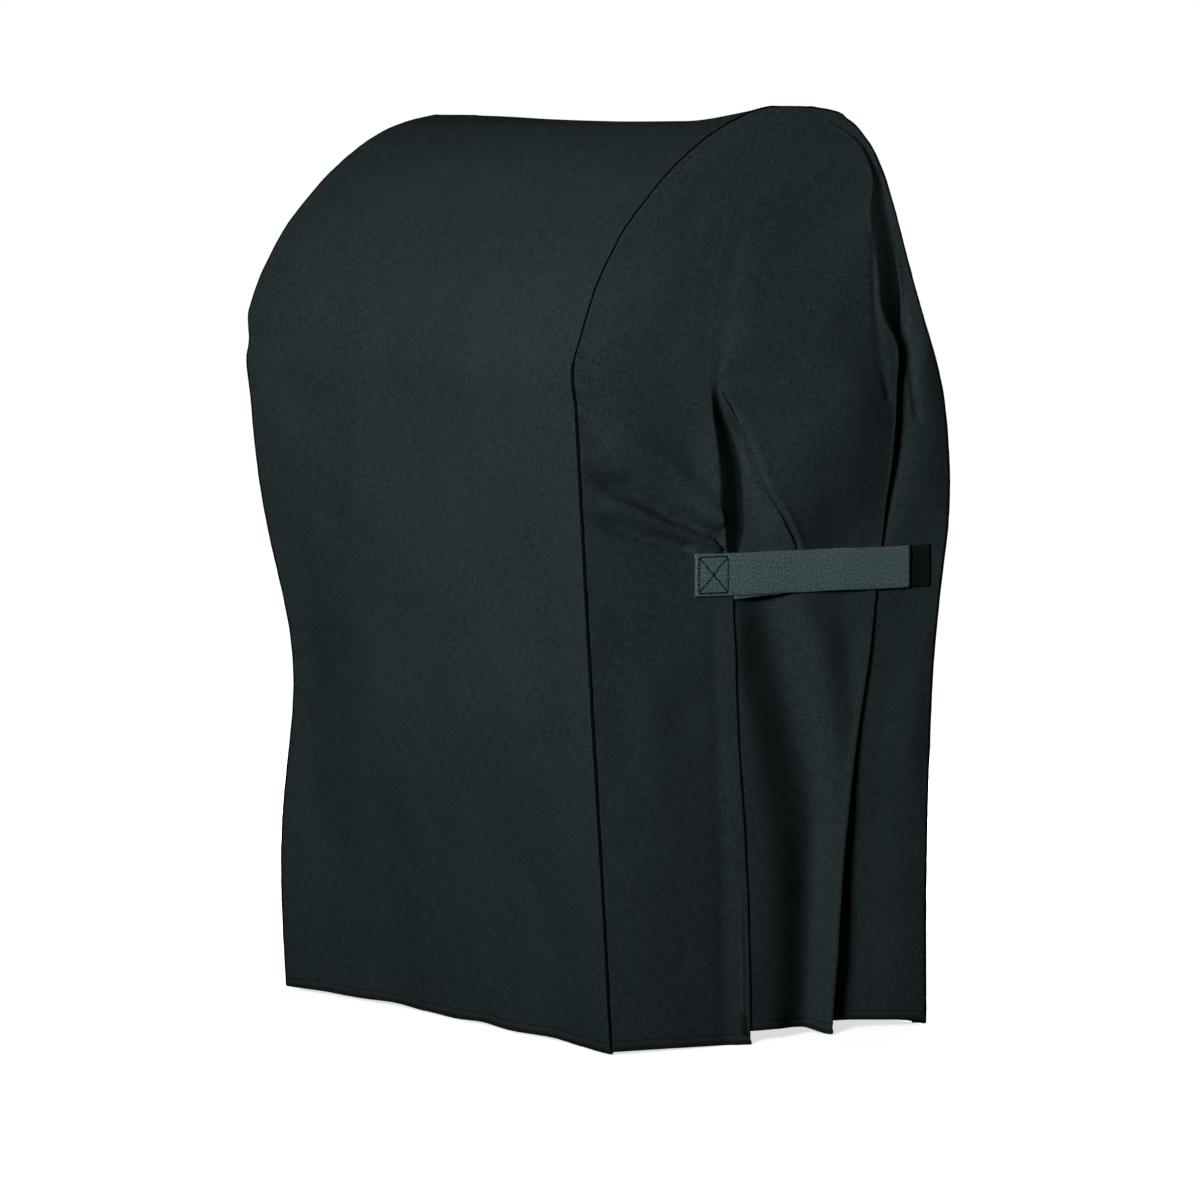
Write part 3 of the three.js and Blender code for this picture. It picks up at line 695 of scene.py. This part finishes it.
def seam(name, side):
    column = 0 if side < 0 else -1
    line = panel_points[:, column]
    panel_normal = outward_normals(panel_points, 1)[:, 4 if side < 0 else -5]
    inwards = unit(-panel_normal - np.array([side, 0, 0]))
    along = np.concatenate([[0], np.cumsum(np.linalg.norm(np.diff(line, axis=0), axis=1))])
    lean = unit(panel_normal - np.array([side, 0, 0]))
    wave = 1.5 * unevenness(along, along * 0, 45, 17 + side)
    rows, cut = [], []
    for depth, off in flange_section:
        bend = wave * (depth / FLANGE) ** 2
        rows.append(line + inwards * depth + lean * (off + bend)[:, None])
        cut.append(np.stack([along, along * 0 + depth * (1 if off > 0 else -1)], -1))
    rows, cut = np.array(rows), np.array(cut)
    binding = cloth_piece(f"{name}_seam_binding_fold", rows, cut, binding_tape, 0, flip=side > 0)
    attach(binding, "cover")
    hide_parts(f"{name}_seam_binding")
    # A near-black cord fills the groove. This is painted shade that stands in for the seam's shadow.
    turn = np.arange(8) * math.pi / 4
    over_lid = line[:, 2:] > KNEE
    girth = np.where(over_lid, 1.2, 2.1)
    middle = line - inwards * np.where(over_lid, 1.0, 1.9)
    turns = [*turn, turn[0]]
    rings = np.array([middle + girth * (math.cos(a) * inwards + math.sin(a) * lean) for a in turns])
    cut = np.stack([np.stack([along, along * 0 + n], -1) for n in range(9)])
    edges = cloth_piece(f"{name}_seam_shade_cord", rings, cut, seam_painted_shade, 0, flip=side > 0)
    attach(edges, "cover")


seam("right", 1)
seam("left", -1)

# ---------------------------------------------------------------- Straps
# Polypropylene webbing, 50 mm wide and 1.6 mm thick, ribbed across. Its front end is sewn to the side
# panel, over the first fold, with a box and cross; the rest peels away and is drawn back over the folds.
STRAP_WIDTH = 50
STRAP_MIDDLE = 550
STRAP_FRONT = 116
STRAP_END = 429.3
STRAP_FACE = 2.4  # its inner face, outside the seam's plane
STRAP_THICKNESS = 1.6
HINGE = 169  # where it starts to peel
HINGE_REACH = 3

# Webbing: polypropylene, paler than the cloth, with a coarse rib.
webbing = weave_tape("polypropylene_webbing", "#566769", "#2f3f42", 2.6, 0.8)


def band(name, ys, outs, low, high, thickness, side, material, crown=0.0):
    """A flat band along the side panel. outs is its inner face at each y, low and high its edges there."""
    ys, outs, low, high = np.broadcast_arrays(*(np.asarray(v, float) for v in (ys, outs, low, high)))
    shares = np.array([0, 0.012, 0.05, 0.25, 0.5, 0.75, 0.95, 0.988, 1])
    rounding = np.array([0.5, 0.18, 0, 0, 0, 0, 0, 0.18, 0.5])
    ring_share = np.concatenate([shares, shares[::-1][1:-1]])
    ring_out = np.concatenate([rounding, 1 - rounding[::-1][1:-1]]) * thickness
    swell = np.sin(math.pi * ring_share) * crown
    verts, faces = [], []
    for y, out, a, b in zip(ys, outs, low, high):
        for share, off, more in zip(ring_share, ring_out, swell):
            verts.append((side * (HALF_WIDTH + out + off + more), y, a + share * (b - a)))
    count = len(ring_share)
    for n in range(len(ys) - 1):
        for k in range(count):
            a, b = n * count + k, n * count + (k + 1) % count
            faces.append((a, b, b + count, a + count))
    faces.append(tuple(reversed(range(count))))
    faces.append(tuple((len(ys) - 1) * count + k for k in range(count)))
    if side > 0:
        faces = [face[::-1] for face in faces]
    mesh = bpy.data.meshes.new(name)
    placed = (np.array(verts) + np.array([0, FRONT_HEM, 0])) * 0.001
    mesh.from_pydata(placed.tolist(), [], faces)
    layer = mesh.uv_layers.new(name="cut")
    flat = np.array(verts)[:, 1:] * 0.001
    corners = np.array([v for face in faces for v in face])
    layer.data.foreach_set("uv", flat[corners].astype(np.float32).ravel())
    mesh.polygons.foreach_set("use_smooth", [len(face) == 4 for face in faces])
    mesh.materials.append(material)
    piece = bpy.data.objects.new(name, mesh)
    bpy.context.scene.collection.objects.link(piece)
    return piece


def strap(name, side):
    ys = np.concatenate(
        [
            np.linspace(STRAP_FRONT, HINGE - HINGE_REACH - 1, 18),
            np.linspace(HINGE - HINGE_REACH, HINGE + HINGE_REACH, 9),
            np.linspace(HINGE + HINGE_REACH + 1, STRAP_END, 80),
        ]
    )
    peeling = smooth(HINGE, HINGE + 30, ys)
    waves = 0.35 * np.sin((ys - HINGE) / 21) + 0.25 * unevenness(ys, ys * 0, 30, 51 + side)
    outs = STRAP_FACE + peeling * waves
    low = STRAP_MIDDLE - STRAP_WIDTH / 2 + 0.5 * unevenness(ys, ys * 0, 40, 61 + side)
    high = low + STRAP_WIDTH + 0.25 * unevenness(ys, ys * 0, 15, 71 + side)
    piece = band(f"{name}_strap_webbing", ys, outs, low, high, STRAP_THICKNESS, side, webbing, crown=0.25)
    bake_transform(piece)
    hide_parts(f"{name}_strap", f"{name}_strap_sewn_end")


strap("right", 1)
strap("left", -1)

# Behind the sewn end the strap is doubled; the turned-under length hangs a little below its edge.
for name, side in (("right", 1), ("left", -1)):
    ys = np.linspace(HINGE + 4, 292, 40)
    low = 525.8 - 5.2 * smooth(285, 168, ys) - 0.3 * np.sin(ys / 9)
    under = band(f"{name}_strap_under_layer", ys, STRAP_FACE - 1.45, low, 560, 1.35, side, webbing)
    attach(under, f"{name}_strap")


# The box and cross, in the heavy thread used for load-bearing seams.
BOX_INSET = 4


def box_and_cross(name, side):
    front, back = STRAP_FRONT + BOX_INSET, STRAP_FRONT + 50 - BOX_INSET
    low = STRAP_MIDDLE - STRAP_WIDTH / 2 + BOX_INSET
    high = STRAP_MIDDLE + STRAP_WIDTH / 2 - BOX_INSET
    x = side * (HALF_WIDTH + STRAP_FACE + STRAP_THICKNESS + 0.1)
    outline = [(front, low), (back, low), (back, high), (front, high), (front, low)]
    lines = [outline[n : n + 2] for n in range(4)]
    lines += [[(front, low), (back, high)], [(front, high), (back, low)]]
    rows = []
    for (ya, za), (yb, zb) in lines:
        t = np.linspace(0, 1, 30)
        y, z = ya + t * (yb - ya), za + t * (zb - za)
        lift = side * 0.25 * np.sin(math.pi * np.clip((z - 525) / 50, 0, 1))
        rows.append((np.stack([x + lift, y, z], -1), np.tile([side, 0.0, 0.0], (30, 1))))
    piece = sewn_rows(f"{name}_box_and_cross", rows, pitch=3.6, width=1.7)
    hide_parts(f"{name}_strap_stitching")


box_and_cross("right", 1)
box_and_cross("left", -1)

# ---------------------------------------------------------------- Hook and loop tapes
# Loop tape is sewn under the strap's free end, its napped side inwards. The hook patch that it grips is
# sewn to the side panel just short of the back seam: a nylon ground with rows of small stiff hooks.
TAPE = 1.2
LOOP_FRONT, LOOP_BACK = 335.3, 427.3
PATCH_FRONT, PATCH_BACK = 394.3, 462.3
PATCH_FACE = -0.8


def napped_tape(name, light, dark, rough, pitch):
    """A ground covered in soft loops or stiff hooks: small uneven tufts, paler in the middle."""
    material, shader = new_material(name)
    place = node(material, "TexCoord").outputs["Object"]
    cell = node(material, "TexVoronoi", {"Vector": place, "Scale": 1000 / pitch, "Randomness": 0.6})
    nap = node(material, "TexNoise", {"Vector": place, "Scale": 900.0, "Detail": 3.0})
    piled = {0: cell.outputs[0], 1: 0.7, 2: nap.outputs[0]}
    level = node(material, "Math", piled, operation="MULTIPLY_ADD").outputs[0]
    tone = node(material, "MapRange", {"Value": level, 1: 0.4, 2: 1.1, 3: 0.0, 4: 1.0}).outputs[0]
    dyed = node(material, "Mix", {0: tone, 6: linear(light), 7: linear(dark)}, data_type="RGBA")
    bump = node(material, "Bump", {"Height": level, "Strength": 0.8, "Distance": 0.0008}, invert=True)
    material.node_tree.links.new(dyed.outputs[2], shader.inputs["Base Color"])
    material.node_tree.links.new(bump.outputs[0], shader.inputs["Normal"])
    shader.inputs["Roughness"].default_value = rough
    shader.inputs["Specular IOR Level"].default_value = 0.3
    return material


# Loop tape: brushed nylon. Hook tape: nylon monofilament hooks, almost black.
loop_nap = napped_tape("nylon_loop_tape", "#2a3234", "#161c1e", 0.9, 1.4)
hook_face = napped_tape("nylon_hook_tape", "#1c2122", "#0c0f10", 0.9, 1.6)

for name, side in (("right", 1), ("left", -1)):
    ys = np.linspace(LOOP_FRONT, LOOP_BACK, 40)
    loops = band(f"{name}_loop_tape", ys, STRAP_FACE - TAPE - 0.4, 527, 573, TAPE + 0.3, side, loop_nap)
    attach(loops, f"{name}_strap")
    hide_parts(f"{name}_strap_loop_tape")
    ys = np.linspace(PATCH_FRONT, PATCH_BACK, 30)
    hooks = band(f"{name}_hook_tape_patch", ys, PATCH_FACE, 525, 575, TAPE, side, hook_face, crown=0.15)
    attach(hooks, "cover")
    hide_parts(f"{name}_hook_patch")

# ---------------------------------------------------------------- Floor, backdrop and light
# A white floor with a painted glow, weaker near the cover, and a white backdrop, both seen only in the
# picture and lighting nothing; a large soft key light in front and to the right, a broad fill behind the
# left rear corner, and a dim sky.
bpy.context.scene.view_settings.view_transform = "Standard"
world = bpy.data.worlds.new("studio")
bpy.context.scene.world = world
world.use_nodes = True
sky = world.node_tree.nodes["Background"]
sky.inputs["Color"].default_value = linear("#ffffff")
direction = node(world, "TexCoord").outputs["Generated"]
upwards = node(world, "SeparateXYZ", {0: direction}).outputs[2]
dim = node(world, "MapRange", {"Value": upwards, 1: 0.15, 2: 0.8, 3: 0.004, 4: 0.08}).outputs[0]
world.node_tree.links.new(dim, sky.inputs["Strength"])
backdrop = node(world, "Background", {"Color": linear("#ffffff"), "Strength": 1.0})
seen = node(world, "LightPath").outputs["Is Camera Ray"]
shown = node(world, "MixShader", {0: seen, 1: sky.outputs[0], 2: backdrop.outputs[0]})
world.node_tree.links.new(shown.outputs[0], world.node_tree.nodes["World Output"].inputs[0])

FLOOR = 14
floor_mesh = bpy.data.meshes.new("floor")
floor_corners = [(-FLOOR, -FLOOR, 0), (FLOOR, -FLOOR, 0), (FLOOR, FLOOR, 0), (-FLOOR, FLOOR, 0)]
floor_mesh.from_pydata(floor_corners, [], [(0, 1, 2, 3)])
floor = bpy.data.objects.new("floor", floor_mesh)
bpy.context.scene.collection.objects.link(floor)
floor.visible_diffuse = False
floor.visible_glossy = False
paint, paint_shader = new_material("white_floor_with_painted_glow")
paint_shader.inputs["Base Color"].default_value = linear("#f4f4f4")
paint_shader.inputs["Roughness"].default_value = 0.9
paint_shader.inputs["Specular IOR Level"].default_value = 0.0
paint_shader.inputs["Emission Color"].default_value = linear("#ffffff")
# Painted glow: the floor emits light that the camera sees. The glow is full beyond 1.6 m from the middle
# and drops to 0.7 within 0.5 m, which paints the floor round the cover a little darker.
distance = node(paint, "VectorMath", {0: node(paint, "TexCoord").outputs["Object"]}, operation="LENGTH")
away = distance.outputs["Value"]
painted_floor_glow = node(paint, "MapRange", {"Value": away, 1: 0.5, 2: 1.6, 3: 0.7, 4: 1.0}).outputs[0]
paint.node_tree.links.new(painted_floor_glow, paint_shader.inputs["Emission Strength"])
floor_mesh.materials.append(paint)


def soft_light(name, place, aimed_at, size, watts):
    light = bpy.data.lights.new(name, "AREA")
    light.shape = "RECTANGLE"
    light.size, light.size_y = size
    light.energy = watts
    lamp = bpy.data.objects.new(name, light)
    bpy.context.scene.collection.objects.link(lamp)
    lamp.location = place
    lamp.rotation_euler = (Vector(aimed_at) - Vector(place)).to_track_quat("-Z", "Y").to_euler()
    return lamp


key = soft_light("key_light", (2.95, -4.0, 1.75), (-0.05, 0, 0.92), (1, 1), 24.5)
key.data.spread = math.radians(45)
key.visible_glossy = False
fill = soft_light("fill_light", (-2.2, 2.4, 1.05), (0, 0, 0.6), (1.6, 1.2), 150)
fill.visible_glossy = False

# ---------------------------------------------------------------- Camera
# A long lens a good way off, a little above the strap's height, looking at the front right corner.
camera = bpy.data.objects.new("camera", bpy.data.cameras.new("camera"))
bpy.context.scene.collection.objects.link(camera)
bpy.context.scene.camera = camera
camera.data.sensor_width = 36
camera.data.lens = 178.1
camera.data.clip_end = 100
camera.location = (5.919, -4.1015, 0.973)
looked_at = Vector((0, 0.0115, 0.498))
camera.rotation_euler = (looked_at - camera.location).to_track_quat("-Z", "Y").to_euler()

----------

Locate all lines that include the word "scene" and copy them out.

Write part 3 of the three.js and Blender code for this picture. It picks up at line 695 of scene.py. This part finishes it.
    bpy.context.scene.collection.objects.link(piece)
bpy.context.scene.view_settings.view_transform = "Standard"
bpy.context.scene.world = world
bpy.context.scene.collection.objects.link(floor)
    bpy.context.scene.collection.objects.link(lamp)
bpy.context.scene.collection.objects.link(camera)
bpy.context.scene.camera = camera